Jake Allen

No. 13, 85
- Position: Wide receiver

Personal information
- Born: January 19, 1985 (age 41) Laurel, Mississippi, U.S.
- Listed height: 6 ft 4 in (1.93 m)
- Listed weight: 196 lb (89 kg)

Career information
- High school: Waynesboro (MS) Wayne County
- College: Mississippi College
- NFL draft: 2008: undrafted

Career history
- Green Bay Packers (2008–2009); Cleveland Browns (2009–2010); Calgary Stampeders (2011); Georgia Force (2012);

Awards and highlights
- 2× First-team All-SWC (2006–2007); SWC Offensive P.O.Y. (2007); First-team Division III All-American (2007);

Career AFL statistics
- Receptions: 37
- Receiving yards: 317
- Receiving touchdowns: 4
- Stats at ArenaFan.com

= Jake Allen (gridiron football) =

American football player (born 1985)

Jjathus Illimski "Jake" Allen (born January 19, 1985) is an American former professional football player who was a wide receiver in the National Football League (NFL), Canadian Football League (CFL), and Arena Football League (AFL).
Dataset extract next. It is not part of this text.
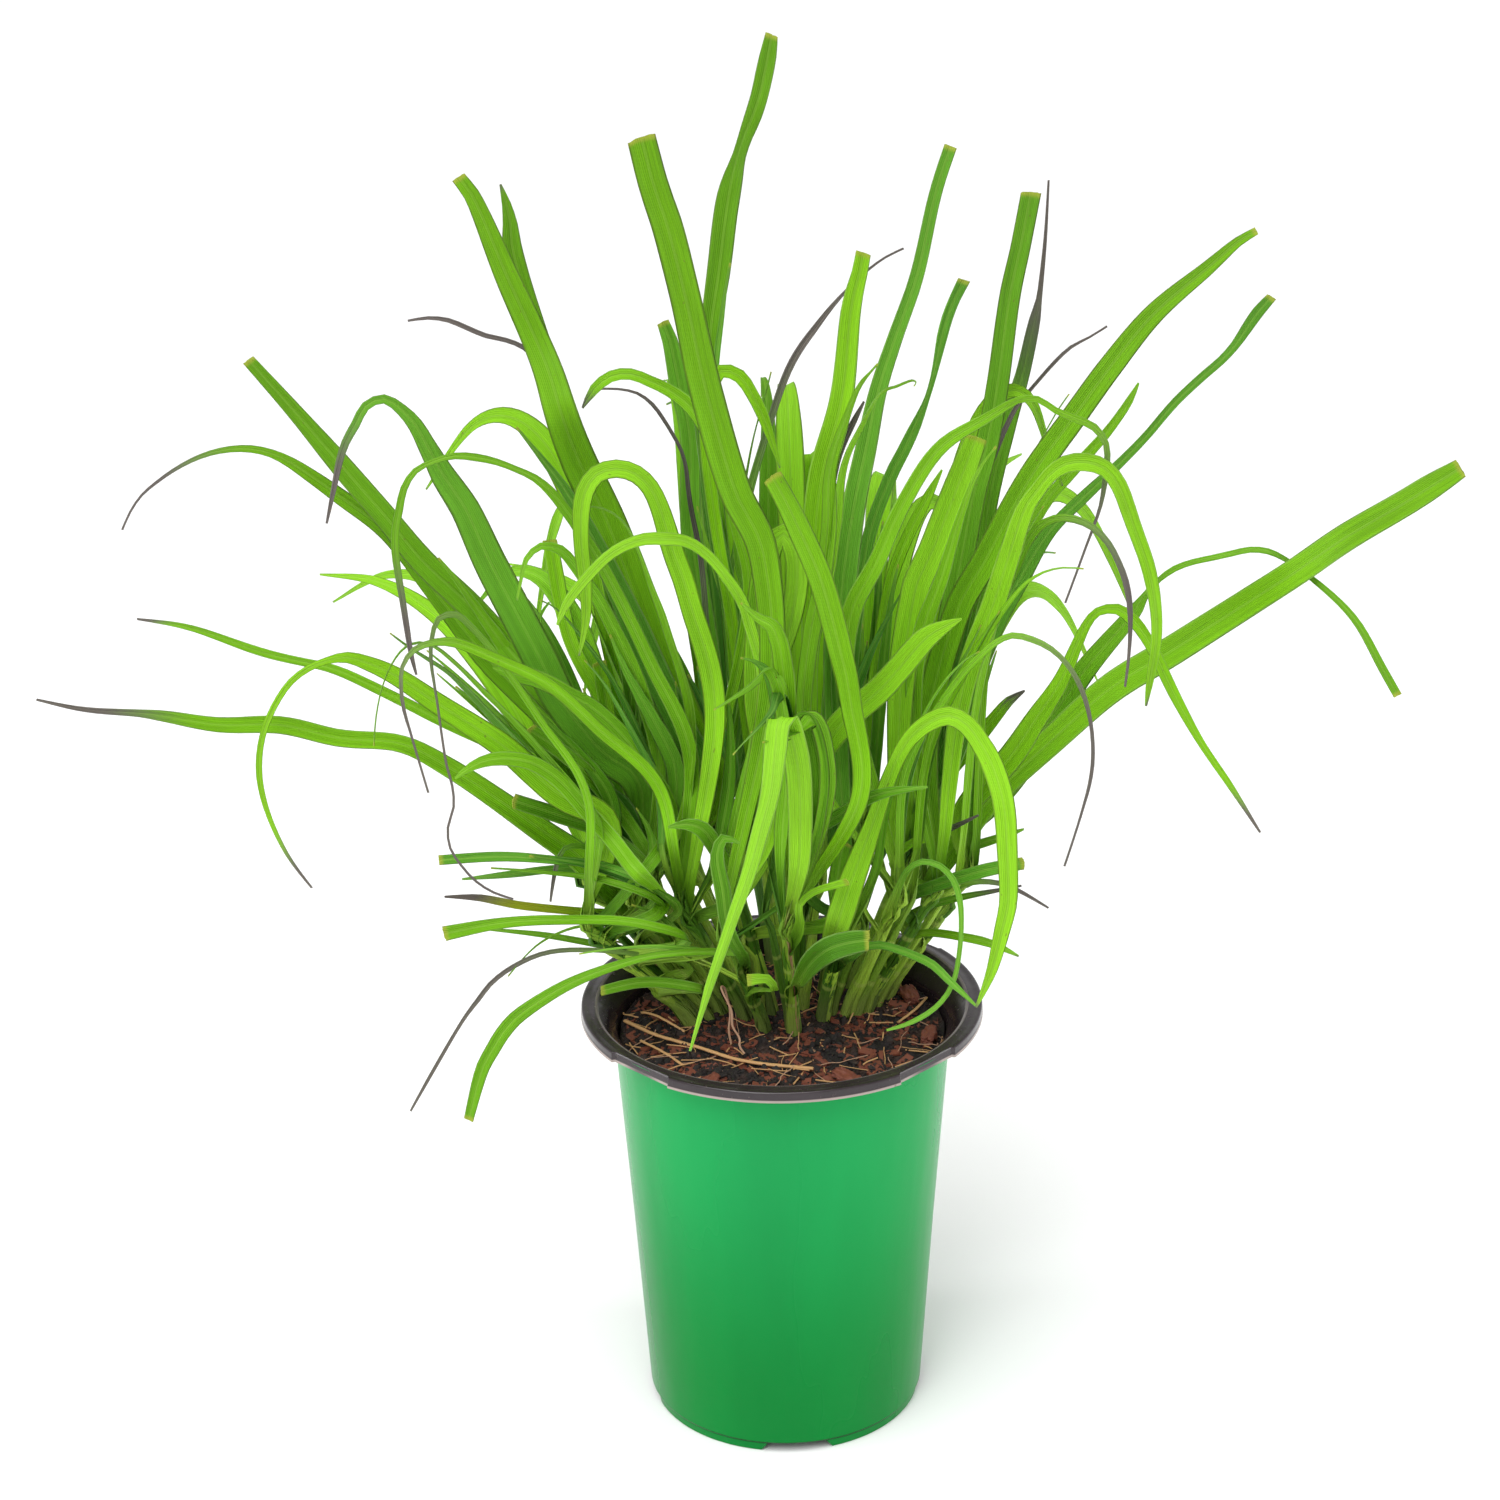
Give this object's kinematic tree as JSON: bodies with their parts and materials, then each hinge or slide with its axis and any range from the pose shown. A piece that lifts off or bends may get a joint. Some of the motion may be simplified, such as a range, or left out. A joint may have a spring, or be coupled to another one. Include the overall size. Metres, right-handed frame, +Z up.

He was signed by the Green Bay Packers as an undrafted free agent in 2008. He played college football at Mississippi College. He also played for the Cleveland Browns.

==Professional career==

===Green Bay Packers===
Allen was signed by the Green Bay Packers as an undrafted free agent in 2008. He spent the 2008 season on the team's practice squad, and was signed to a future contract at the end of the season. On October 27, 2009, Allen was signed from the practice squad to the active roster after wide receiver Brett Swain was placed on injured reserve. He was waived on November 18.

===Cleveland Browns===
Allen was claimed off waivers by the Cleveland Browns on November 18, 2009. He was listed as inactive for each of the remaining games of the 2009 season. At the end of training camp in 2010, Allen was released on September 3, 2010.

===Calgary Stampeders===
Allen was signed by the Calgary Stampeders on May 31, 2011.

===Georgia Force===
Allen was assigned to the Georgia Force during the 2012 season.